REQUIRED WORK: Restate the opening lines of the material below word for word, stopping after the line that contains "return tube(points, radii, 1.0, 0)".

BEGIN DATASET ENTRIES

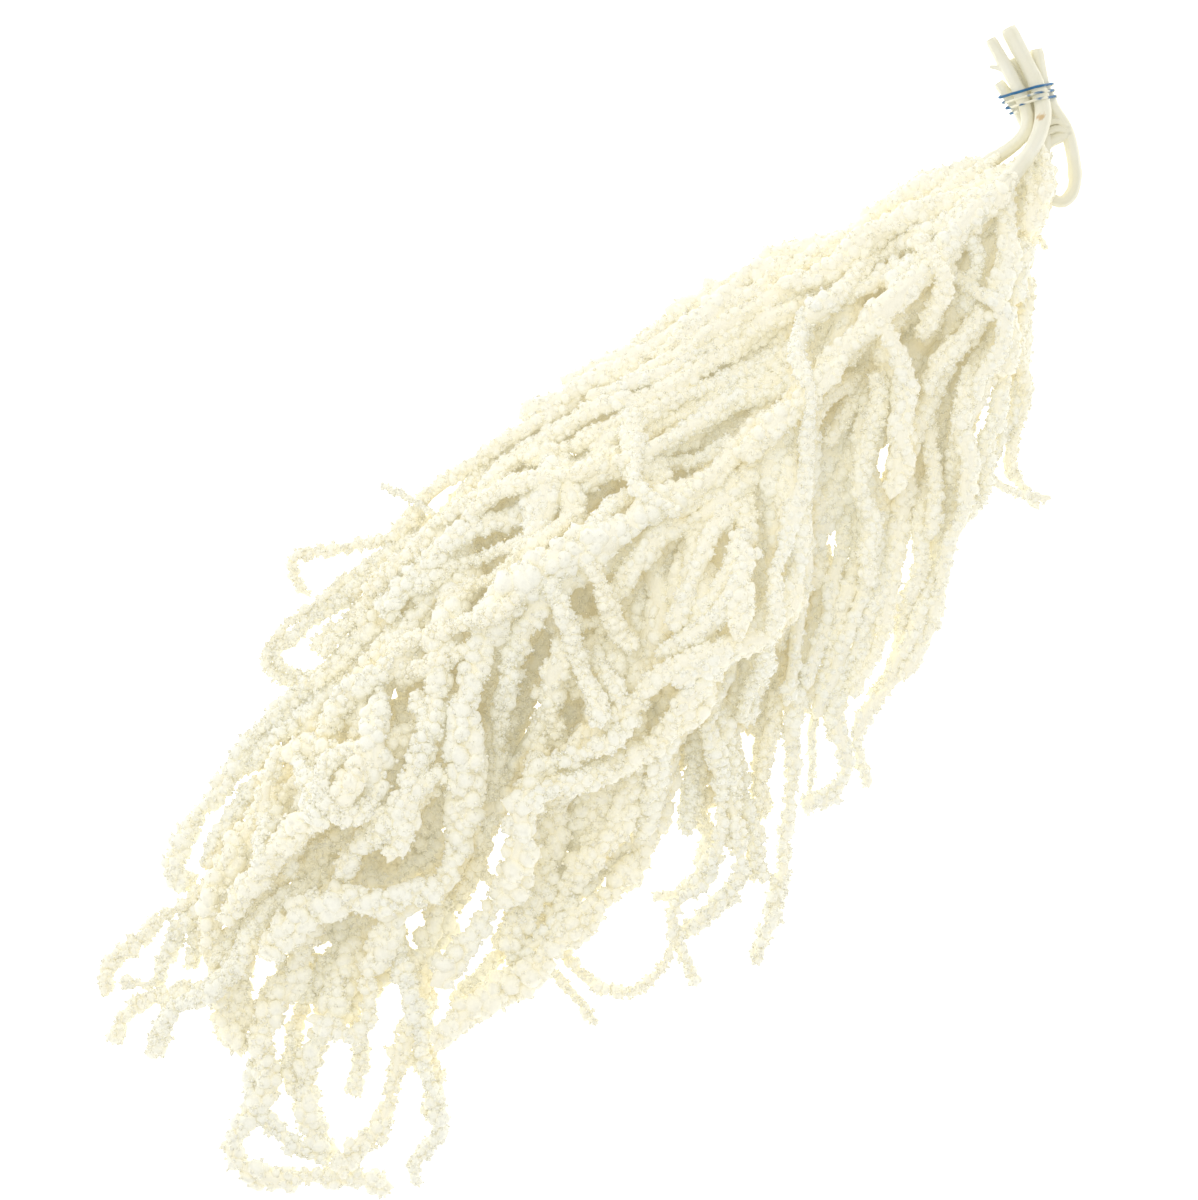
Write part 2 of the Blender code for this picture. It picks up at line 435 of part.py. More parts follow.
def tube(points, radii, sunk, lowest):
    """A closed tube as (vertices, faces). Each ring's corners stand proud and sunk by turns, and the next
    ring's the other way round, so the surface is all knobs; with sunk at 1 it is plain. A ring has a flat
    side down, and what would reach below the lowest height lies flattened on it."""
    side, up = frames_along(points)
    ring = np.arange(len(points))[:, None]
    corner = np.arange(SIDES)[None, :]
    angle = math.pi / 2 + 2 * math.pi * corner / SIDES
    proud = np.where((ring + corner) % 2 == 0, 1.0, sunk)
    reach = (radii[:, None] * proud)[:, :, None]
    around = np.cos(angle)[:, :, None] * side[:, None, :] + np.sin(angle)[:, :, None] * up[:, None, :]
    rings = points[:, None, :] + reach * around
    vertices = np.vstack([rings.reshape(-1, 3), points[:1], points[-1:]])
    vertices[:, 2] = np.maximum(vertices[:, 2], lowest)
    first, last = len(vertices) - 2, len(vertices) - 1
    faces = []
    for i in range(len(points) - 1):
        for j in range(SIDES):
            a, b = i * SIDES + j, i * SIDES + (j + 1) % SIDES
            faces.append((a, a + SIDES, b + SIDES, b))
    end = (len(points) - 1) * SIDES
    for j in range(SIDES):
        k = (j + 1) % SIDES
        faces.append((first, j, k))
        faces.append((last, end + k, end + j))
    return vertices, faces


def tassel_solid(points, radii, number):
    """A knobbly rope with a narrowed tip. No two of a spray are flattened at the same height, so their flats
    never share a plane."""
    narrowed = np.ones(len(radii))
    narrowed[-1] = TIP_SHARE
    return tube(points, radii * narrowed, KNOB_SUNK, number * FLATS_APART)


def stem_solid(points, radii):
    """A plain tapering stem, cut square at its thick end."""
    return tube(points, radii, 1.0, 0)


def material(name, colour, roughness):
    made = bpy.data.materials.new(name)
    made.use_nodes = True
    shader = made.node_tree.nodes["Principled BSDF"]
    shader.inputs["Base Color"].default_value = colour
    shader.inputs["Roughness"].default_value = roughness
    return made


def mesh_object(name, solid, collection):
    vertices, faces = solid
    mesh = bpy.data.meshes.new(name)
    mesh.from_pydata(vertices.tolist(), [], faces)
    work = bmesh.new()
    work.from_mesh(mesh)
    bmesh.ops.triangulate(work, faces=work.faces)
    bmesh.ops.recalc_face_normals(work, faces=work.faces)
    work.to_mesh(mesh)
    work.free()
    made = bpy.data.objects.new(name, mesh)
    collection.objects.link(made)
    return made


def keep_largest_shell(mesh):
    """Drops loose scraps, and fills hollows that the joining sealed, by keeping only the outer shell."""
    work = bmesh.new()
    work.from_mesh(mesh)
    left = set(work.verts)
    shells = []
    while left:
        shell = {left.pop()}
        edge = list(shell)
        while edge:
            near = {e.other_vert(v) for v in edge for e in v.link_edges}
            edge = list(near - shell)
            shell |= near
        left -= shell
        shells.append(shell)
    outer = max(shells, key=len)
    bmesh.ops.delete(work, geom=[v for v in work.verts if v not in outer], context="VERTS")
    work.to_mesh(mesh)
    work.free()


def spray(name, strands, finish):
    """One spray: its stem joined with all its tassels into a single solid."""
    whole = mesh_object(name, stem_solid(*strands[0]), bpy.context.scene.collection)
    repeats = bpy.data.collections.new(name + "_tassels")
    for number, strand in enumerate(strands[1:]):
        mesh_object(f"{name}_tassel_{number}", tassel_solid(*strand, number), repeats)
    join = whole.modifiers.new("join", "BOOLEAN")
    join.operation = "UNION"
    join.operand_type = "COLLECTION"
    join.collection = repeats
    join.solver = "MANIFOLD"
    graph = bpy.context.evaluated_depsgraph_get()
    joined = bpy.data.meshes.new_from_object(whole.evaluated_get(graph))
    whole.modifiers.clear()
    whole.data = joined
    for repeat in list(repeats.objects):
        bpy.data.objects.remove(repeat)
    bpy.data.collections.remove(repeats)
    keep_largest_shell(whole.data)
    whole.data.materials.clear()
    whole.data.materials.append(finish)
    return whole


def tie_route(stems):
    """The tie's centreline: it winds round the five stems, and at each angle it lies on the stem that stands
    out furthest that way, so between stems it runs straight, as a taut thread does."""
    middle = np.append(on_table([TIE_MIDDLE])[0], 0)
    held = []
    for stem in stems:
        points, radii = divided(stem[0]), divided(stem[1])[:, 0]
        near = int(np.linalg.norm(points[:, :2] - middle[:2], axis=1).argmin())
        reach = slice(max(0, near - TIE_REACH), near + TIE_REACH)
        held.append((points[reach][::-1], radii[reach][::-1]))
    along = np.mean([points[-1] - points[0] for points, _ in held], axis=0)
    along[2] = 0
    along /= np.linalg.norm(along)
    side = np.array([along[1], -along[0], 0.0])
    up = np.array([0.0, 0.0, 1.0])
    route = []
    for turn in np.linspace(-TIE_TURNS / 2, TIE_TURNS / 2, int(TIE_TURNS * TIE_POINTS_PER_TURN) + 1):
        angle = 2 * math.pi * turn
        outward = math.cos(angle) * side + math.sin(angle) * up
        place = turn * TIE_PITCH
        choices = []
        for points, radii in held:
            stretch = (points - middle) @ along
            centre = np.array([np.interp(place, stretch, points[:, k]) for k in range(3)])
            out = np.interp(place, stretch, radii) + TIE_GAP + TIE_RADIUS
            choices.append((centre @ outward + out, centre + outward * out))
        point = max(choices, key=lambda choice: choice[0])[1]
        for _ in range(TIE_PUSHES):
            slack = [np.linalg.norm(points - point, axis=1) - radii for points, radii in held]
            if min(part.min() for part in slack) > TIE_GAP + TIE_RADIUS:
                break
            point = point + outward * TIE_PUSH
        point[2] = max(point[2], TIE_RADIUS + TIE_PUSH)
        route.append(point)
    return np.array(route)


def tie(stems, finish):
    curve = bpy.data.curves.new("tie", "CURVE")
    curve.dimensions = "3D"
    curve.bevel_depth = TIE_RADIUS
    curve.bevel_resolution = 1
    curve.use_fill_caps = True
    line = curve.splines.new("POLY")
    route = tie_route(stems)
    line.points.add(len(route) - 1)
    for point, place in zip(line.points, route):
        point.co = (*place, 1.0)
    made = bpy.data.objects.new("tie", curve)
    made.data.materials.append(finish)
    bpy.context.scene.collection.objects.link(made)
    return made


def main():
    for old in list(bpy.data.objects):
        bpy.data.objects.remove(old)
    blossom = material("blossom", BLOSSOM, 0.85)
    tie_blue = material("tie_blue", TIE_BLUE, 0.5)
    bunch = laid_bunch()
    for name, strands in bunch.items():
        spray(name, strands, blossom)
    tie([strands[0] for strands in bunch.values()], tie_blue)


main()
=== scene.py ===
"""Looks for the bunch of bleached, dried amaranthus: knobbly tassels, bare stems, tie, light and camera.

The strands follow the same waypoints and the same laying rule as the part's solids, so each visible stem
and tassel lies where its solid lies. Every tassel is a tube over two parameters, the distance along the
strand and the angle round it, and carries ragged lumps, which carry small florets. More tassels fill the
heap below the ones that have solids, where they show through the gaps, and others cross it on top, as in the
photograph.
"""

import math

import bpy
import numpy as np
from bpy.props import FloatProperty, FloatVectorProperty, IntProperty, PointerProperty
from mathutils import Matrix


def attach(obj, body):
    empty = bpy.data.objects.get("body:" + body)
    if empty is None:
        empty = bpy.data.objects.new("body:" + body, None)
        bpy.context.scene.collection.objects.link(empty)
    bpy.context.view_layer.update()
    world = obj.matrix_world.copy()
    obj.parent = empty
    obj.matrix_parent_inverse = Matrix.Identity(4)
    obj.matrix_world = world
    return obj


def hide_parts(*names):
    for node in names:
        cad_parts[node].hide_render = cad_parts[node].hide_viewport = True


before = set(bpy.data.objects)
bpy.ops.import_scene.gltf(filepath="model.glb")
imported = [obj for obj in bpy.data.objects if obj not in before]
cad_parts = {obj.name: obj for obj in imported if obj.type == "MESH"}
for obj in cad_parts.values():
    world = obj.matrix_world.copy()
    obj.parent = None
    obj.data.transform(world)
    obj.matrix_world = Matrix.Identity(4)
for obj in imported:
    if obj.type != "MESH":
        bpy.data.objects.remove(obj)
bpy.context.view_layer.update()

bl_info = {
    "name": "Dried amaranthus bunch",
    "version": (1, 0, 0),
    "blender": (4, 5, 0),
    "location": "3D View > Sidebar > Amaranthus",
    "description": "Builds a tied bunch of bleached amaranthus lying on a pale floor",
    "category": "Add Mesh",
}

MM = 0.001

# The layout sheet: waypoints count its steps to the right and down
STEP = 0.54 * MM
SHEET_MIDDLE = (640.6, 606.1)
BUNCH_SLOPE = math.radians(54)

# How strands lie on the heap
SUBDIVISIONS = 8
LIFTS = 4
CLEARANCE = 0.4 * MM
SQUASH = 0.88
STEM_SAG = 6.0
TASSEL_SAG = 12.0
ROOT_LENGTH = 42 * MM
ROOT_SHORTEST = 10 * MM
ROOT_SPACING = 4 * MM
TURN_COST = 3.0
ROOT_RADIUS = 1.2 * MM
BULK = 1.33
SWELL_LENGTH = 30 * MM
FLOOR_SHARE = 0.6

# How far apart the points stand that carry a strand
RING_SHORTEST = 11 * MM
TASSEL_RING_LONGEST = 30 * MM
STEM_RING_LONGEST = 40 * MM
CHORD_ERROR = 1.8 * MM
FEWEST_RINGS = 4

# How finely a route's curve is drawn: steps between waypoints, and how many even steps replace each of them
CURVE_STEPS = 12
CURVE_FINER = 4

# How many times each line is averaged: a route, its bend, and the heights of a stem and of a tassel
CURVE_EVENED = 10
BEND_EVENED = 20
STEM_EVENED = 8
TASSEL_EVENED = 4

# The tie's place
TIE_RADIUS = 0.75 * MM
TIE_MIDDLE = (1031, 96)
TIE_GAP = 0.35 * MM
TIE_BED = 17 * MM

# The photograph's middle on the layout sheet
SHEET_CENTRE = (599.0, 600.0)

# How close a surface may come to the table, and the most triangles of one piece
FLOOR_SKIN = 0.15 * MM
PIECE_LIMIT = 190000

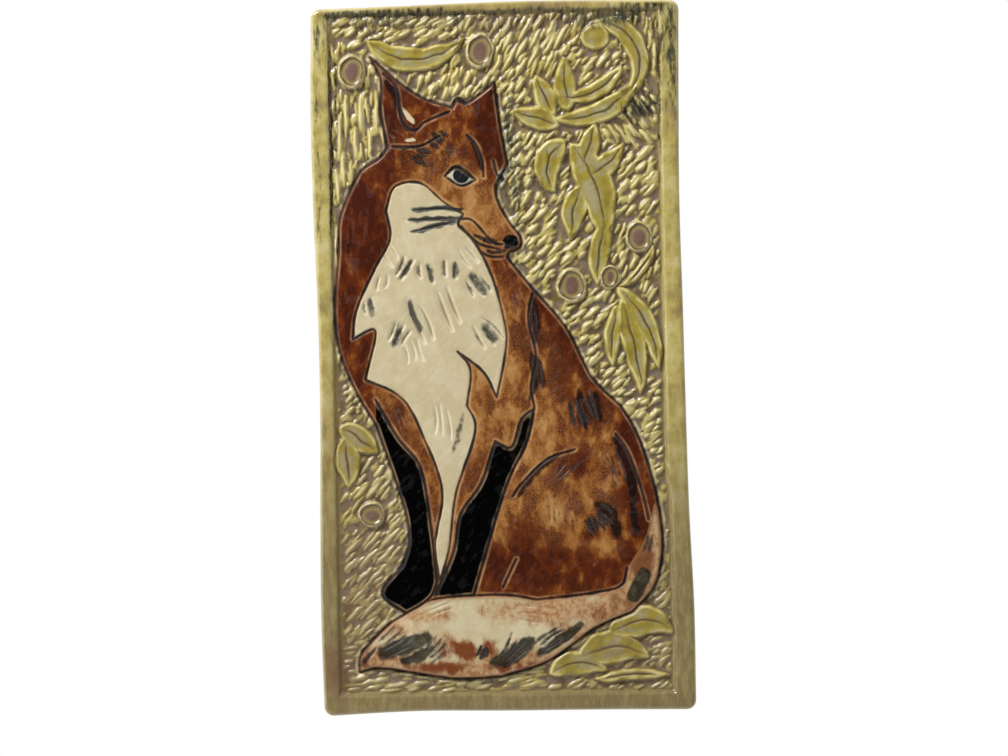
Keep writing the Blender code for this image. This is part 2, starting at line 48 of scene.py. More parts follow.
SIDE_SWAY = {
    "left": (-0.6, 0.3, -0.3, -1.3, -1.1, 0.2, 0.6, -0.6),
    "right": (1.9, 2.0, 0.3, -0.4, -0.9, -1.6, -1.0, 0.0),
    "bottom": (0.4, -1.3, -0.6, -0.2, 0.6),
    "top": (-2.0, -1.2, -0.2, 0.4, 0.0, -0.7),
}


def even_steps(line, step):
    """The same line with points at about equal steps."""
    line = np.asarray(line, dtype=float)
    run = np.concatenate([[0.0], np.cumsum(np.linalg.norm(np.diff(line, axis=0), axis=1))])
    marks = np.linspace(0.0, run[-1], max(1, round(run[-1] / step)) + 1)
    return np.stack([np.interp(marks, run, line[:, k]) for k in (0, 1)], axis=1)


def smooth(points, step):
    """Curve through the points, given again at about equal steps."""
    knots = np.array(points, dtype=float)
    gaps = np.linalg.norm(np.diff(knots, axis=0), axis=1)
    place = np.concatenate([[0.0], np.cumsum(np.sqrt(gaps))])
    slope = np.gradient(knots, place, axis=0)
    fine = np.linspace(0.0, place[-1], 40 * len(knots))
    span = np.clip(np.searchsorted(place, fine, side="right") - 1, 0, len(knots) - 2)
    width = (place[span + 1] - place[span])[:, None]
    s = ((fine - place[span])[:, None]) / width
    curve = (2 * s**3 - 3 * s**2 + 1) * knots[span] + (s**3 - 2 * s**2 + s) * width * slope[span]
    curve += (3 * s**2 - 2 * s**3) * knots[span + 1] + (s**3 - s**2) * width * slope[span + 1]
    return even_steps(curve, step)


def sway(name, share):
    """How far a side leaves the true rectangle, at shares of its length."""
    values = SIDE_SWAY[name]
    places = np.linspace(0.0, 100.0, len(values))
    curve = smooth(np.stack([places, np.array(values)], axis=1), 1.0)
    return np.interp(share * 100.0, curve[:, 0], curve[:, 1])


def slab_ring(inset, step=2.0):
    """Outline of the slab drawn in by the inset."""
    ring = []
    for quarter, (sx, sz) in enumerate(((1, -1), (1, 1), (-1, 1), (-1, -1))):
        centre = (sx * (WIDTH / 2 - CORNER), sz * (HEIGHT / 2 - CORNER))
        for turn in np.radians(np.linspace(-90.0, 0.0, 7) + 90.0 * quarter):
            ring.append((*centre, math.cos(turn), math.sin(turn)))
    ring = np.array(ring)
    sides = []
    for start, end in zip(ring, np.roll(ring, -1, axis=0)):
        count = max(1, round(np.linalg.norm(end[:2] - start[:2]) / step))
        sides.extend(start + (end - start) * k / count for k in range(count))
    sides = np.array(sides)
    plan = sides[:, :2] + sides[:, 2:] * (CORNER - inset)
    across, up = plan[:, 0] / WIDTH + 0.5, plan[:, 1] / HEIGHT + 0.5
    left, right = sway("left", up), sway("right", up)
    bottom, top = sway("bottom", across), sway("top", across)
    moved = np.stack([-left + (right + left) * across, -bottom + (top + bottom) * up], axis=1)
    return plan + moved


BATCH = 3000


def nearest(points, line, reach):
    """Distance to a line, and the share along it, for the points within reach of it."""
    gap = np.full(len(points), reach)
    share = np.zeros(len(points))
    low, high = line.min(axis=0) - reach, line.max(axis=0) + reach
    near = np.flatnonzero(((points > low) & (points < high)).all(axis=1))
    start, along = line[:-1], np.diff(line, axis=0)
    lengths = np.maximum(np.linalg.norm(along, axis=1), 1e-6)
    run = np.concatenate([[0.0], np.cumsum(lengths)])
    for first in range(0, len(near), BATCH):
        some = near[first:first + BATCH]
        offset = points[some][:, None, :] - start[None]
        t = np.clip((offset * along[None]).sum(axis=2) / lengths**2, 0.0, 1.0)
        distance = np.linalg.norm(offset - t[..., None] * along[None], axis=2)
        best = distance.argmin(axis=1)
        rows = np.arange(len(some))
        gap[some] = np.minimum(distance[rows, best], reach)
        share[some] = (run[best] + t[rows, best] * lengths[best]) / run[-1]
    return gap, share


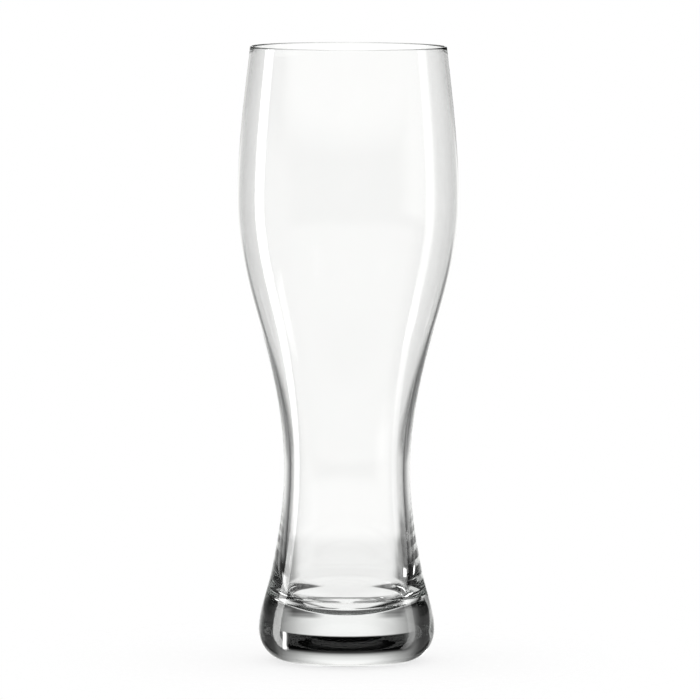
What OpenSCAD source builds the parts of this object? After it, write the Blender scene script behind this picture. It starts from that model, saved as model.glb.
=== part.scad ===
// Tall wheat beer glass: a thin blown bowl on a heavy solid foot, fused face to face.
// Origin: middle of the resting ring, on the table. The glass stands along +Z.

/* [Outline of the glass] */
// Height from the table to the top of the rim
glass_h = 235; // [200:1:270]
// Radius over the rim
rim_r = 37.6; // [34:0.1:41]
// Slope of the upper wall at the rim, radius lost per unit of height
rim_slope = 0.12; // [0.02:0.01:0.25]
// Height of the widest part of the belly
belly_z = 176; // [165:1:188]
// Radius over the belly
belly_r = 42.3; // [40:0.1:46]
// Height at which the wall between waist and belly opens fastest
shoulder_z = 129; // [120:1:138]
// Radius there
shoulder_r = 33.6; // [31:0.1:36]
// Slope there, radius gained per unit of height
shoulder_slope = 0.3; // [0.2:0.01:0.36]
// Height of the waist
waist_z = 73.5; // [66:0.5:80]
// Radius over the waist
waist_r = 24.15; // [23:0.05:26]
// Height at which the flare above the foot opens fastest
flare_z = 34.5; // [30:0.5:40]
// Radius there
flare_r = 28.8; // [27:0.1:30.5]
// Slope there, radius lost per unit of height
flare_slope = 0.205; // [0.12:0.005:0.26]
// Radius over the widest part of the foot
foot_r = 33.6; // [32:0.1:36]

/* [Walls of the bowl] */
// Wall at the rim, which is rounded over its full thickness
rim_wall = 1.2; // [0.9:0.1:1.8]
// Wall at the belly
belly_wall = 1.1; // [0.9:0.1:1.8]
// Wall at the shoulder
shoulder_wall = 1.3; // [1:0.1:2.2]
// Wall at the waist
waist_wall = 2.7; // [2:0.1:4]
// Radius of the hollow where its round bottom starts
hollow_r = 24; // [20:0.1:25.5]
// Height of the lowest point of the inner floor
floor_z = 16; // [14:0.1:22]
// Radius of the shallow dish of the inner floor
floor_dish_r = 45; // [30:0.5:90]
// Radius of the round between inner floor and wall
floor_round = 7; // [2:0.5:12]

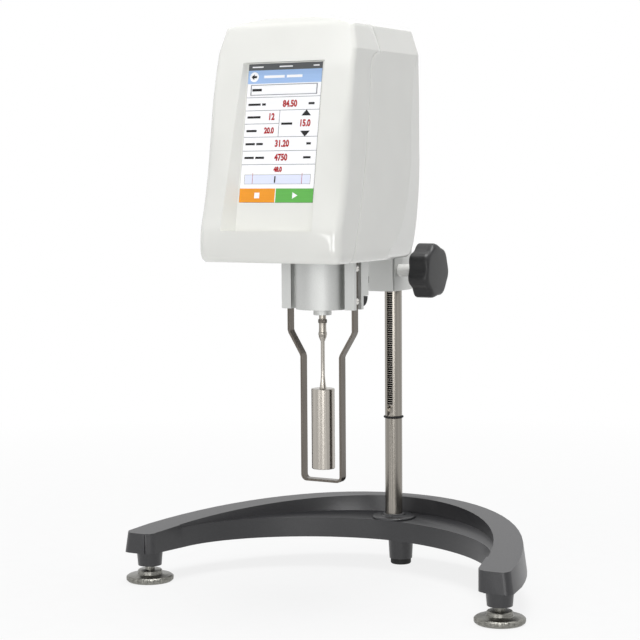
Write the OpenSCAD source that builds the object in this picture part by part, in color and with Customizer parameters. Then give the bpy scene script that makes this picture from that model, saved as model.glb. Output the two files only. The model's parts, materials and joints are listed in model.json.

END DATASET ENTRIES

OUTPUT OF THE TASK:
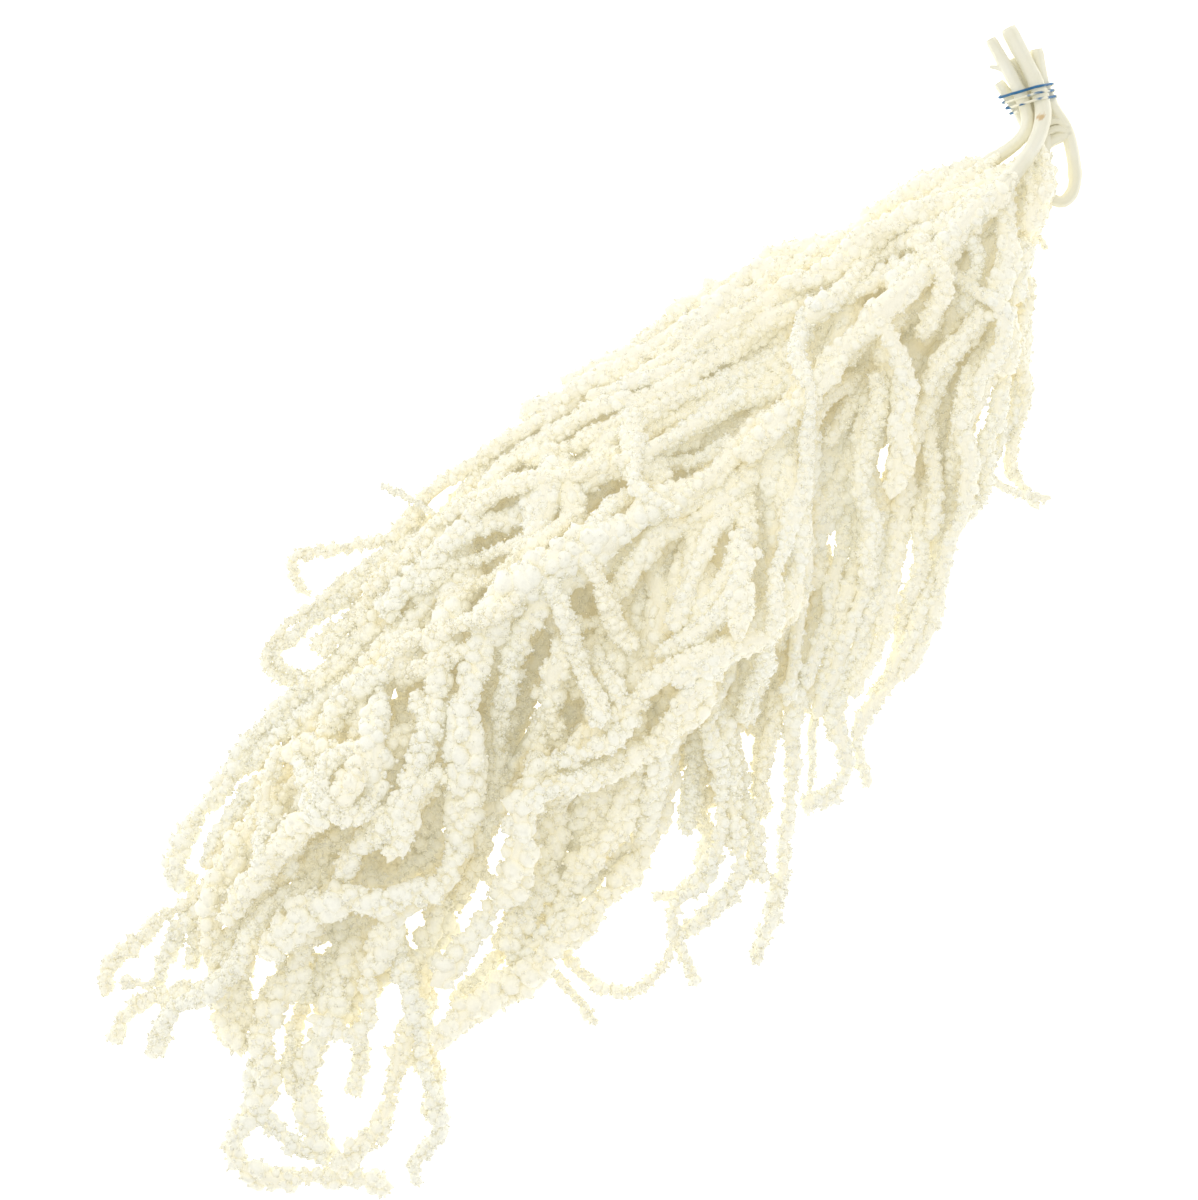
Write part 2 of the Blender code for this picture. It picks up at line 435 of part.py. More parts follow.
def tube(points, radii, sunk, lowest):
    """A closed tube as (vertices, faces). Each ring's corners stand proud and sunk by turns, and the next
    ring's the other way round, so the surface is all knobs; with sunk at 1 it is plain. A ring has a flat
    side down, and what would reach below the lowest height lies flattened on it."""
    side, up = frames_along(points)
    ring = np.arange(len(points))[:, None]
    corner = np.arange(SIDES)[None, :]
    angle = math.pi / 2 + 2 * math.pi * corner / SIDES
    proud = np.where((ring + corner) % 2 == 0, 1.0, sunk)
    reach = (radii[:, None] * proud)[:, :, None]
    around = np.cos(angle)[:, :, None] * side[:, None, :] + np.sin(angle)[:, :, None] * up[:, None, :]
    rings = points[:, None, :] + reach * around
    vertices = np.vstack([rings.reshape(-1, 3), points[:1], points[-1:]])
    vertices[:, 2] = np.maximum(vertices[:, 2], lowest)
    first, last = len(vertices) - 2, len(vertices) - 1
    faces = []
    for i in range(len(points) - 1):
        for j in range(SIDES):
            a, b = i * SIDES + j, i * SIDES + (j + 1) % SIDES
            faces.append((a, a + SIDES, b + SIDES, b))
    end = (len(points) - 1) * SIDES
    for j in range(SIDES):
        k = (j + 1) % SIDES
        faces.append((first, j, k))
        faces.append((last, end + k, end + j))
    return vertices, faces


def tassel_solid(points, radii, number):
    """A knobbly rope with a narrowed tip. No two of a spray are flattened at the same height, so their flats
    never share a plane."""
    narrowed = np.ones(len(radii))
    narrowed[-1] = TIP_SHARE
    return tube(points, radii * narrowed, KNOB_SUNK, number * FLATS_APART)


def stem_solid(points, radii):
    """A plain tapering stem, cut square at its thick end."""
    return tube(points, radii, 1.0, 0)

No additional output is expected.